N.S. Power executive admonished by opposition MLAs for proposed rate hike
MLA Brendan Maguire says company's application comes when cost-of-living increases 'crushing' Nova Scotians
Nova Scotia opposition politicians directly questioned and publicly admonished a top executive at Nova Scotia Power at Province House in Halifax on Wednesday.
The utility's chief operating officer Mark Sidebottom was one of 10 people called before the legislature's public accounts committee to talk about the company's proposed 10 per cent electricity rate increase over three years.
Although senior officials at the company agreed to testify, they warned the committee beforehand they would not answer specific questions about the rate application. A representative from the Nova Scotia Utility and Review Board, as well as two provincial deputy ministers, indicated the same.

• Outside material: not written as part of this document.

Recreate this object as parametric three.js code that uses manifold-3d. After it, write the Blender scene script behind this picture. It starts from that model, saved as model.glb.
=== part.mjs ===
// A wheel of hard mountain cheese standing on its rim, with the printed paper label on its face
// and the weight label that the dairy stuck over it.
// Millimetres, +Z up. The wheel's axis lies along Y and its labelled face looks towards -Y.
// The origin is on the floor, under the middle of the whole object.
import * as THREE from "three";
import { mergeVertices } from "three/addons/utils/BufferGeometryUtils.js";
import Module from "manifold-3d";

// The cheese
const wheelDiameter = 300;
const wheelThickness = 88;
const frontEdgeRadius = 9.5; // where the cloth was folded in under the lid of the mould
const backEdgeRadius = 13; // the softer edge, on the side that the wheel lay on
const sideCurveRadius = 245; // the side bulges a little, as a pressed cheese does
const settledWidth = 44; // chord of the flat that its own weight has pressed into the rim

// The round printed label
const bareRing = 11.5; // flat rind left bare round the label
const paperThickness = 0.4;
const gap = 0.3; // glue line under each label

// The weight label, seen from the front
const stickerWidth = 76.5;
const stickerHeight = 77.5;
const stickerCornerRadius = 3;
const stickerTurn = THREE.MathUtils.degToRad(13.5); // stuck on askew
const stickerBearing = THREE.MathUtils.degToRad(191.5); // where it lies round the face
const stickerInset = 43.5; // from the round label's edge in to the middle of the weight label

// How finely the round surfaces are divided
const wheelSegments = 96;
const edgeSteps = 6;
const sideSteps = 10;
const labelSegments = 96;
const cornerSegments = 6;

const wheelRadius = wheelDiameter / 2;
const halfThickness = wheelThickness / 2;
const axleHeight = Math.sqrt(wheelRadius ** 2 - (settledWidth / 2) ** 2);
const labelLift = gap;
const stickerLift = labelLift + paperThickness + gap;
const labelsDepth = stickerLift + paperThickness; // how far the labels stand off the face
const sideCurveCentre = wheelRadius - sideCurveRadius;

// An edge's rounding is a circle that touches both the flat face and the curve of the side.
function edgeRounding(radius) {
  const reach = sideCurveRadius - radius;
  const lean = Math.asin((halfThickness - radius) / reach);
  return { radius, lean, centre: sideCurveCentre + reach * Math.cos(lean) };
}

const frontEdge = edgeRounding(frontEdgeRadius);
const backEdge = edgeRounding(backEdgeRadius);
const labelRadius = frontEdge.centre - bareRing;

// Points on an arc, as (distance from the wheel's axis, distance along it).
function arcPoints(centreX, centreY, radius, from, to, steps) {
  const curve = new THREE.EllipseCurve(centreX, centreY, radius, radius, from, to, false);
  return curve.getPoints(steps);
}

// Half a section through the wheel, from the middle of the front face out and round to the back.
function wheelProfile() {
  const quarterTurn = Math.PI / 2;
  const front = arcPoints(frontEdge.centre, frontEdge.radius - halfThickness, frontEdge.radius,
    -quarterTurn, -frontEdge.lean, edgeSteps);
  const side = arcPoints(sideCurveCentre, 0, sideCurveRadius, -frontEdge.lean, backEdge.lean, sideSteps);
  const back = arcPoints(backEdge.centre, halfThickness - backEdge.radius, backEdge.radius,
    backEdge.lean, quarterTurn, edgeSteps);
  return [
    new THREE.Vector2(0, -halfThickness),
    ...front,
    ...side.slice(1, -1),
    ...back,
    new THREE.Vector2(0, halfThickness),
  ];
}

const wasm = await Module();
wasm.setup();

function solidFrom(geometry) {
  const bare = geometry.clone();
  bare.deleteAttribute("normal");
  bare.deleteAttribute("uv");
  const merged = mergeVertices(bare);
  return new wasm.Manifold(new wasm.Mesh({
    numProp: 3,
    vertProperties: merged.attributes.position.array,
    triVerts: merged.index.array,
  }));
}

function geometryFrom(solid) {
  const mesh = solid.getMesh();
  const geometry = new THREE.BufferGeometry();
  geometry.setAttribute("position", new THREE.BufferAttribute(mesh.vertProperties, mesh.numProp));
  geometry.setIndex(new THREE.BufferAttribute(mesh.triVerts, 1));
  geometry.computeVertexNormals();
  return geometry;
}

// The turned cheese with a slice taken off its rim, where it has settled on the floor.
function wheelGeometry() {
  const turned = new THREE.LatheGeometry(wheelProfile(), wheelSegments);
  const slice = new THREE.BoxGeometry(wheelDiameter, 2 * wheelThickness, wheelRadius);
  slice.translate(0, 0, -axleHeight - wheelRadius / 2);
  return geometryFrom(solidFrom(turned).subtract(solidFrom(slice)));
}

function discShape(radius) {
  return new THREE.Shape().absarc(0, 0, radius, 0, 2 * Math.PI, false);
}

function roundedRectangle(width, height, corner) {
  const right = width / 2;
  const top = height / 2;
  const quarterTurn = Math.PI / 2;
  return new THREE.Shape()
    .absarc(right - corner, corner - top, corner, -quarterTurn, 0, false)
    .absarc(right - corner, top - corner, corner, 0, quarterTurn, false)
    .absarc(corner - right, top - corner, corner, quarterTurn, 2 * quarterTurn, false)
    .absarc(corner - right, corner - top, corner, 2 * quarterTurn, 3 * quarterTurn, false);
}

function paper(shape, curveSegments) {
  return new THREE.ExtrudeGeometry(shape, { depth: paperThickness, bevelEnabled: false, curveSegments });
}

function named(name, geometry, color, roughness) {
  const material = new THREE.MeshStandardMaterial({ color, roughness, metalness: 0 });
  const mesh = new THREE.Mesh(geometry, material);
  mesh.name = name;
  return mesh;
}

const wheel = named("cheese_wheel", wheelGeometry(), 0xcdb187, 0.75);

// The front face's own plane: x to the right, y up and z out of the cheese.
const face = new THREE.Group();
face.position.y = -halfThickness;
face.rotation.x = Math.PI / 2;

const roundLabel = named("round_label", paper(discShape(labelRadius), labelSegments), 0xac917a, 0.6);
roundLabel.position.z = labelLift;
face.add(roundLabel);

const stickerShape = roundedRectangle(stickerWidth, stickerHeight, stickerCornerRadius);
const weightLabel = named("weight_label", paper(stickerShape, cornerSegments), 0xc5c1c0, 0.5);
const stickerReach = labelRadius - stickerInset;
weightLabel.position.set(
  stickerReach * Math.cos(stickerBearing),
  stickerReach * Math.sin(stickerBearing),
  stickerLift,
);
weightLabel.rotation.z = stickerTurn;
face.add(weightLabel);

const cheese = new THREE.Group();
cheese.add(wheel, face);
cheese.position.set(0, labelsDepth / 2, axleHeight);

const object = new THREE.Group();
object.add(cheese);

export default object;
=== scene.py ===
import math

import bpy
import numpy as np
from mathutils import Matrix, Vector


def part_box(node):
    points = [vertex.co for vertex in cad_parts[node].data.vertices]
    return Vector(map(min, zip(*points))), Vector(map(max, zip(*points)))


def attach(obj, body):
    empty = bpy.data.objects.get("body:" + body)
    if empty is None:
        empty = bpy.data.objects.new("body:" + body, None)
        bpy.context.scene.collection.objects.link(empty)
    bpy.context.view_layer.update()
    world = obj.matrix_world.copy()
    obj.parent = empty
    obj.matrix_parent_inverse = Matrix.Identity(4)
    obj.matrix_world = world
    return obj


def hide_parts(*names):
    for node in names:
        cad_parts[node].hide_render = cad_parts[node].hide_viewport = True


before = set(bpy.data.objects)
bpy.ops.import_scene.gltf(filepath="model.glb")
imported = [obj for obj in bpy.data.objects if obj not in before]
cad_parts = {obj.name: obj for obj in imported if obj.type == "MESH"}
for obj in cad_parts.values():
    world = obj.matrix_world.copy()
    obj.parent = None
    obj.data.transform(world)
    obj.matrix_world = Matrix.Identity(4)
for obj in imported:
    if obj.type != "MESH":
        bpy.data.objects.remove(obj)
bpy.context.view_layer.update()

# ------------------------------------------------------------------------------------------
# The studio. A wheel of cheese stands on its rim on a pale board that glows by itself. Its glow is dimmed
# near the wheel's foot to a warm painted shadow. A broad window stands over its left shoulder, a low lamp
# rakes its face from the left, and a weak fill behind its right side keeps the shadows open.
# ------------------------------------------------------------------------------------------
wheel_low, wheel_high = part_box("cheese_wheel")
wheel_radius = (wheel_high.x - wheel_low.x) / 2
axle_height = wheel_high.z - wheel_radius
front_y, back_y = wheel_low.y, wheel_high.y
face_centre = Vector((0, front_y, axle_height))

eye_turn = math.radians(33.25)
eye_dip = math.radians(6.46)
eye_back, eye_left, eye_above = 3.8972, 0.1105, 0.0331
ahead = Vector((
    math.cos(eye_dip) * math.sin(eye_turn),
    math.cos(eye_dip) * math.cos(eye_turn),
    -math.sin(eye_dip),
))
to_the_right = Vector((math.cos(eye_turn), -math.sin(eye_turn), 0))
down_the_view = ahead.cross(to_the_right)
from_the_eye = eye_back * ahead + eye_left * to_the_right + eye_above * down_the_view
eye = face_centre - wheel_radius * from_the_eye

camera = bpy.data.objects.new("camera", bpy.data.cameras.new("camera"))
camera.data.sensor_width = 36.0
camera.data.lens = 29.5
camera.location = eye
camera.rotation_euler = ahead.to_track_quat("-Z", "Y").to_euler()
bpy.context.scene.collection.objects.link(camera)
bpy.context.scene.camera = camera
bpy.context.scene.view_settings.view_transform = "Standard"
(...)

That's because although the company filed its application in January, the formal regulatory hearings before the board have not started yet.

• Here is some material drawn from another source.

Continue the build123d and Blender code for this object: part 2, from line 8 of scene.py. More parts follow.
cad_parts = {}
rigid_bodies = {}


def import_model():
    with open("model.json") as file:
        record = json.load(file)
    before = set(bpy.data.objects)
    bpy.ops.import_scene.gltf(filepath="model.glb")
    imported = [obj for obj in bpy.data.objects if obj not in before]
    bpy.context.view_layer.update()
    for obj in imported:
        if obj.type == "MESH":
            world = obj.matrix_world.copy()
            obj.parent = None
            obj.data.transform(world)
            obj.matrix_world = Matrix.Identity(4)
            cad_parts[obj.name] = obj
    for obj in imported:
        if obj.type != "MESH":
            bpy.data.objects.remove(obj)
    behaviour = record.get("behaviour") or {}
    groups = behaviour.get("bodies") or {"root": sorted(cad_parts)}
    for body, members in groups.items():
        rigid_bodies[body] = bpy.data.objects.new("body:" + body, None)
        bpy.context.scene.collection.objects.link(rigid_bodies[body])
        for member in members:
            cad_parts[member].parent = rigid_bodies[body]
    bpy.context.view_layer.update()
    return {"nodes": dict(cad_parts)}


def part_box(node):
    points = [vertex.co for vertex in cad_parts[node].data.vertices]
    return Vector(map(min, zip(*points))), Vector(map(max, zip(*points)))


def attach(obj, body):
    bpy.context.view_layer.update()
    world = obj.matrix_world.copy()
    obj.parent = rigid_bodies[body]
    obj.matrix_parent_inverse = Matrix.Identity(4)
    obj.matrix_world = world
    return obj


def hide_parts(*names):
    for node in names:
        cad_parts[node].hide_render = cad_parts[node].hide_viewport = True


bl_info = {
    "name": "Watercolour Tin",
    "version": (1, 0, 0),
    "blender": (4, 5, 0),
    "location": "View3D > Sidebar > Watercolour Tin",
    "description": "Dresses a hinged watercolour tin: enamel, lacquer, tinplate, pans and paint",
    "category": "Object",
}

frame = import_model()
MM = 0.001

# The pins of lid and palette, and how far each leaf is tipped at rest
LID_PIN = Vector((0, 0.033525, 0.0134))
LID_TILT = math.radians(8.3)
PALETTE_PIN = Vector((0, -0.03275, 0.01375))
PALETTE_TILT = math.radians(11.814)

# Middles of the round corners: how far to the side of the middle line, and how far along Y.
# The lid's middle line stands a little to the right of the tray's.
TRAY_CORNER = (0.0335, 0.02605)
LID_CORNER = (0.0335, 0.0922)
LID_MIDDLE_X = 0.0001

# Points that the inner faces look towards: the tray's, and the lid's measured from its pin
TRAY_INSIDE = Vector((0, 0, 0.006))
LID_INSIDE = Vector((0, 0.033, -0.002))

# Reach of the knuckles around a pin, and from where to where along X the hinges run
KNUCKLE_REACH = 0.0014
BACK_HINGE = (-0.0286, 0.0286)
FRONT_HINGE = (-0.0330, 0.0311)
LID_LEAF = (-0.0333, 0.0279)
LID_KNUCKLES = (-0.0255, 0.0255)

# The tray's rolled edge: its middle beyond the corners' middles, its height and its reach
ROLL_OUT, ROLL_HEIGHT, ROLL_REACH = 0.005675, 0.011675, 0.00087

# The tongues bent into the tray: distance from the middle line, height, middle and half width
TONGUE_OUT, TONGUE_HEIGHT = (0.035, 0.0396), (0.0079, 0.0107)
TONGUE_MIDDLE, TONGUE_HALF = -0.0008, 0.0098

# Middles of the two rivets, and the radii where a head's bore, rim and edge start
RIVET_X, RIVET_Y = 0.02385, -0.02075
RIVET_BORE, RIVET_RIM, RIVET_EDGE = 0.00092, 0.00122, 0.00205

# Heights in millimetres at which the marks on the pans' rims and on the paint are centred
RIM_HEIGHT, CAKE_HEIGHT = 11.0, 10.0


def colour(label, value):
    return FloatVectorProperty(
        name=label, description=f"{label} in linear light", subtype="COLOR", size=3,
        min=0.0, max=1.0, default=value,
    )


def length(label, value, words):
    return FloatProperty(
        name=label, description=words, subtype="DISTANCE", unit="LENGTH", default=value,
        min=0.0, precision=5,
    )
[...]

Liberal MLA Brendan Maguire called the warning "offensive."
"Even before you sit in this committee you send these letters to us saying that you don't want to, nor will you answer questions," said the Halifax Atlantic representative. "I've never seen anything like this in my eight years on this committee."
Maguire suggested the proposal for a 10 per cent price increase over three years couldn't be coming at a worst time.
"The cost of living is absolutely crushing Nova Scotians and at that time Nova Scotia Power have the audacity to put forward a 10 per cent rate increase on the backs of Nova Scotians," said Maguire. "People are defaulting on their rent and their mortgage payments, and I know this because I've been an MLA for eight years and I've heard it."
In response to this question and others like it, Sidebottom repeatedly told committee members: "There's never a good time to ask for an increase in electricity rates."
The executive said the company needed the increase, which includes a request for a larger guaranteed rate of return, to cover the company's rising costs and to continue to make it attractive to investors.
"So that sounds good — that there's never a good time to have these increases," Maguire shot back. "Yet every time we turn around, it seems like it's a good time to have all-time high executive payouts.
"We're seeing all-time high bonuses. We're seeing executives at Nova Scotia Power and Emera become millionaires on the back of Nova Scotians."
That comment was a reference to the fact top executives at Nova Scotia Power and its parent company, Emera, profited from hefty bonuses and other benefits in 2021.
New Democrat MLA Claudia Chender wasn't as blunt with her criticism of the proposed increase, but acknowledged "news of the rate increase has caused a lot of consternation right across the province."
"People are upset because they can't pay their bills already and we know that 37 per cent of Nova Scotia households experience what is defined as energy poverty, so more than six per cent of your after-tax income is spent on home energy," she told Sidebottom. "That's a massive number of people who struggle every month to pay their power bill."
During the spring sitting, the PC government updated the law that governs the utility and review board, but government members voted down amendments to that bill that would have allowed the board to create a special power rate for Nova Scotia Power customers who don't earn much money.
That concept was championed by the NDP, which led Chender to ask the utility if it would support a new customer rate designed to help low-income families.
Sidebottom responded: "Nova Scotia Power would be receptive, in fact supportive of understanding what could be a solution around this."